Green MSPs have told the First Minister they will only support the Scottish Budget next year if there is “meaningful progress” in reforming local taxation.

Co-convener Patrick Harvie said the “groundwork” for scrapping the current council tax system had already been done and there was now “cross party recognition” the present arrangements must end.

Budget deals with the Greens, who have six MSPs at Holyrood, have allowed the minority SNP administration to pass its tax and spending plans for the last two consecutive years.

But Mr Harvie said changes to local government taxation would now be required before his party would back another Scottish budget.

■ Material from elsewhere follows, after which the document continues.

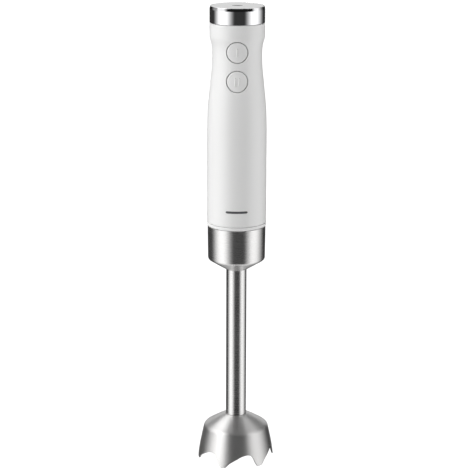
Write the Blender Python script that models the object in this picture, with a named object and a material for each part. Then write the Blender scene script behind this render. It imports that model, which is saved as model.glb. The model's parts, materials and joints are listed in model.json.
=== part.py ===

In a letter to Nicola Sturgeon the Green MSP claimed successive Scottish Government budgets had “squeezed local government harder than UK austerity has cut the national settlement”.

And he made clear that Greens “are not willing to allow the national budget process to become an annual rear-guard action against local funding cuts”.

He stated: “Local tax reform is an opportunity to put local services on a sure financial footing.

“To ditch a system of taxation that asks poorer households to pay proportionally more, to adopt a fairer system of land and property taxation, to empower local decision-making, and to shift tax from income to wealth where inequalities are greater.”

While Mr Harvie conceded the full replacement of the council tax system would “require time for consultation, legislation and implementation”, he stressed the “initial steps must be taken in order for progress to take place over the rest of the parliamentary session”.

Suggestions put forward by the Greens include devolving or partly devolving control of business rates to councils, setting a target for the proportion of council spending which is raised locally, and minister committing to indicative multi-year funding deals for local government to help councils plan ahead better.

Mr Harvie added: “A number of other options for reform exist, which can be implemented either from 2019/20 or shortly after.

“They include ending the practice of council tax ratecapping, in lieu of longer term reform proposals; introduction of a vacant and derelict land levy, as we have previously proposed; enhancing the ability of councils to invest by giving them the power to acquire land at current use value; and the creation of new fiscal powers at local level, such as the power to create environmental taxes or a visitor levy.”